A University of Oklahoma law professor, Hill arrived in Washington Wednesday night and huddled Thursday with a quickly formed legal team. Georgetown University law professor Susan Deller Ross, a national expert on sex discrimination, along with Phoenix lawyers John Frank and Janet Napolitano were said to be working with Hill.

Hoerchner, who attended the Yale Law School with Hill, would be expected to testify that Hill once confided that she had been sexually harassed while working at the EEOC, sources said. Paul could testify that Hill told him in 1987 that she had been harassed while at the EEOC.

Their testimony could bolster her presentations by showing that her complaints against Thomas were not recently conceived, but rather that she had been troubled for years by his behavior. Hill’s 79-year old parents, along with her brothers, sisters, nieces and nephews, are expected to be in the hearing room to offer her support.

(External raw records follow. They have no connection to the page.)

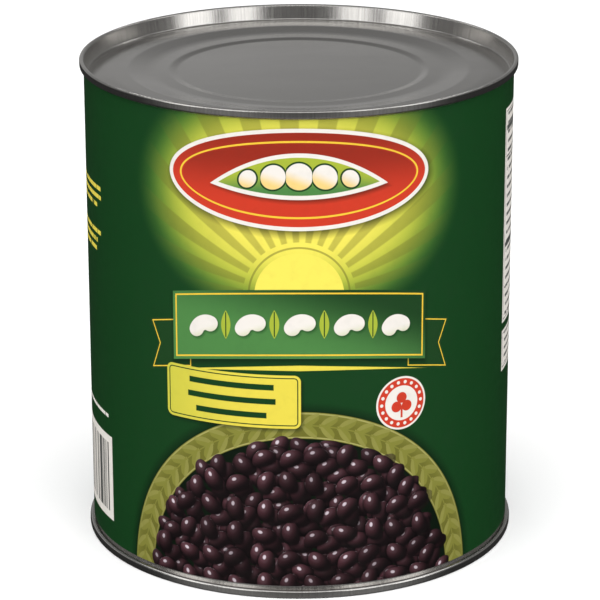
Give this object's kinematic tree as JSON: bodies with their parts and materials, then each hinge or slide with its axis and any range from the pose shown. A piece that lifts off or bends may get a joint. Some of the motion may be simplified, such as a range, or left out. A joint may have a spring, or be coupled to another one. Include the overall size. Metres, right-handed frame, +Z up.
{
  "type": "canned beans",
  "caption": "Tall catering-size steel food can, shut, with a rolled seam round each end, stepped rings pressed into the ends and a printed paper label wrapped round it.",
  "frame": {"origin": "centre of the bottom seam's rim, on the surface that the can stands on", "axes": "+Z up along the can's axis, -Y towards the front of the label, +X to its right seen from the front"},
  "size_m": [0.1572, 0.1572, 0.1778],
  "materials": {
    "tinplate": "satin tinplate",
    "steel_wall": "bare steel wall",
    "label_paper": null
  },
  "bodies": {
    "root": {"can_body": "steel_wall", "top_end": "tinplate", "bottom_end": "tinplate", "paper_label": "label_paper"}
  },
  "joints": []
}
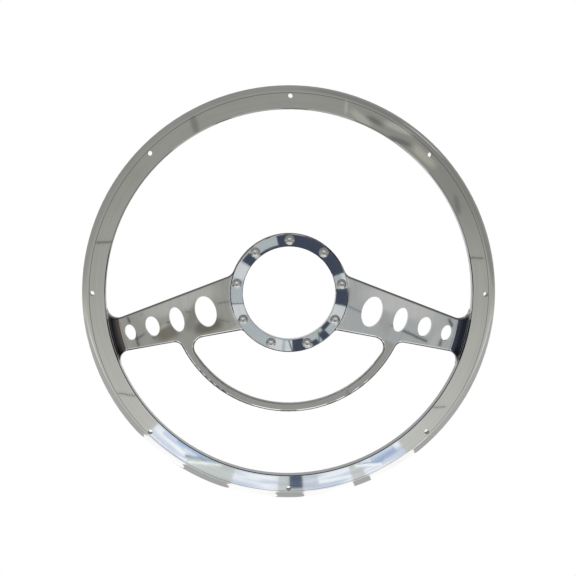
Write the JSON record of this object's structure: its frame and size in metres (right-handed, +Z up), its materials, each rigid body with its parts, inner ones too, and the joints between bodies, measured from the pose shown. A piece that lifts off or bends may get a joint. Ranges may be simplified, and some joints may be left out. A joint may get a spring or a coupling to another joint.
{
  "type": "steering wheel",
  "caption": "Bare polished metal boat steering wheel with drooping spokes pierced by oval holes, a curved lower bar and a ring screwed to the front of an open hub.",
  "frame": {"origin": "centre of the circle of hub screws, in the plane of the hub's back face", "axes": "+Z up as the wheel is mounted upright, +X to the helmsman's right, +Y along the wheel's axis, away from the helmsman and towards the steering shaft, so the face looks towards -Y"},
  "size_m": [0.3936, 0.029, 0.3936],
  "materials": {
    "polished_plate": "polished",
    "polished_ring": "mirror polished",
    "screw_steel": "polished"
  },
  "bodies": {
    "root": {"wheel_frame": "polished_plate", "hub_ring": "polished_ring", "hub_screws": "screw_steel"}
  },
  "joints": []
}
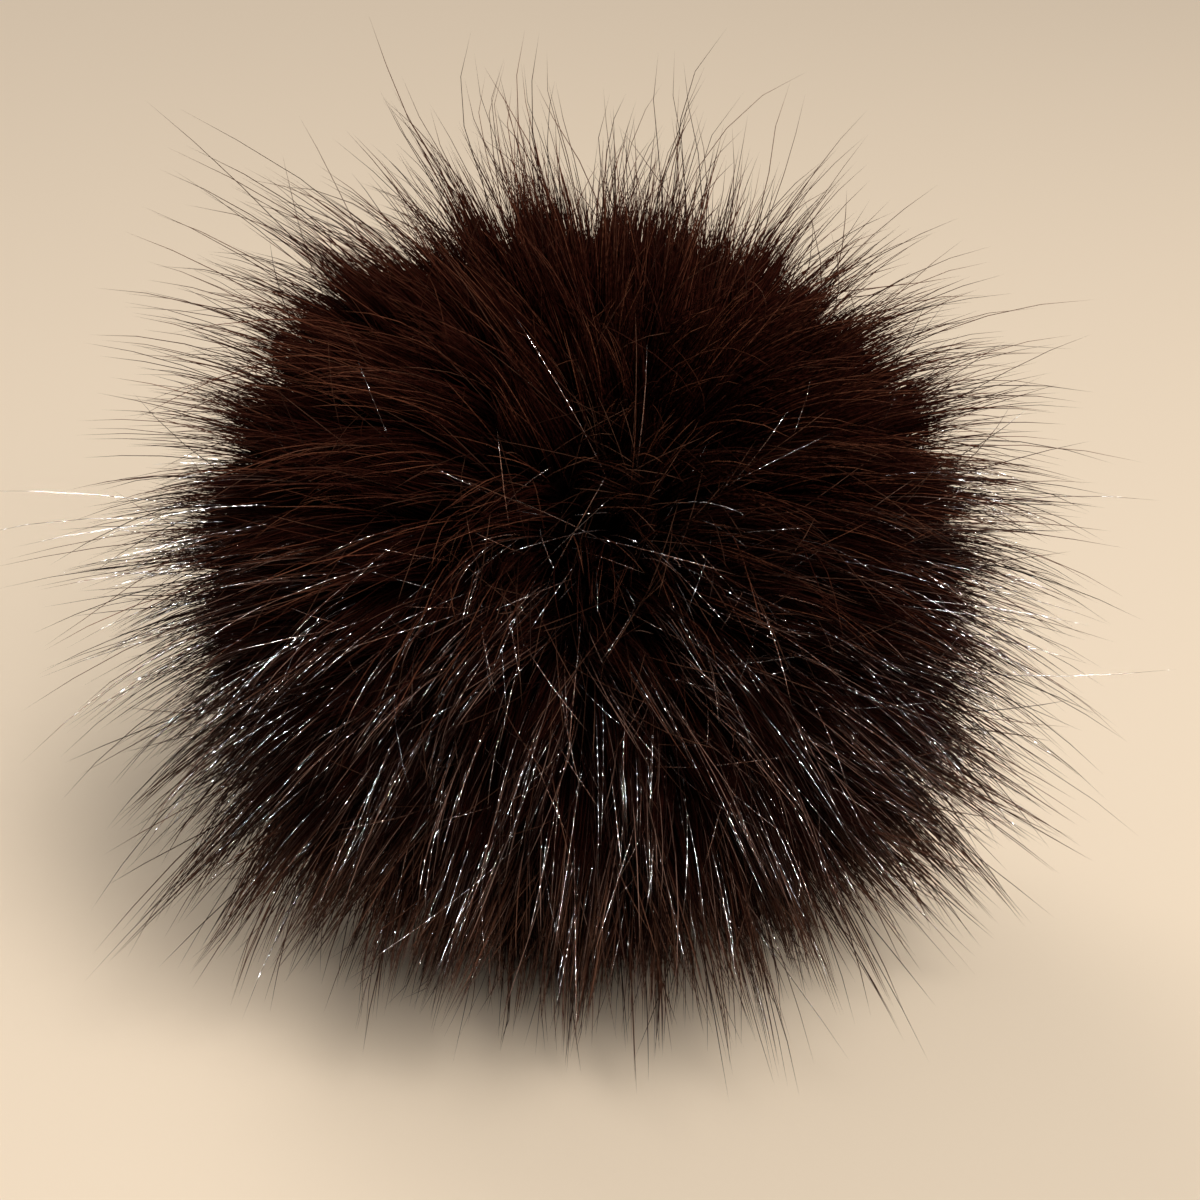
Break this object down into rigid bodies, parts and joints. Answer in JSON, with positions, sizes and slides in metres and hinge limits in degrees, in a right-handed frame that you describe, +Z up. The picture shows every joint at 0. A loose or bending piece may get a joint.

The Republicans, led by Specter, are expected to press Hill on three points: Why did she wait 10 years to report the incidents of sexual harassment? If she were harassed by Thomas while working at the Department of Education, why did she follow him to the EEOC? And why did she maintain “a cordial relationship” with him by calling him on the phone in recent years?

Thomas’ supporters admit that they face a dilemma. If Hill’s story is not shaken, Thomas will have a nearly impossible task of “proving a negative,” as one said.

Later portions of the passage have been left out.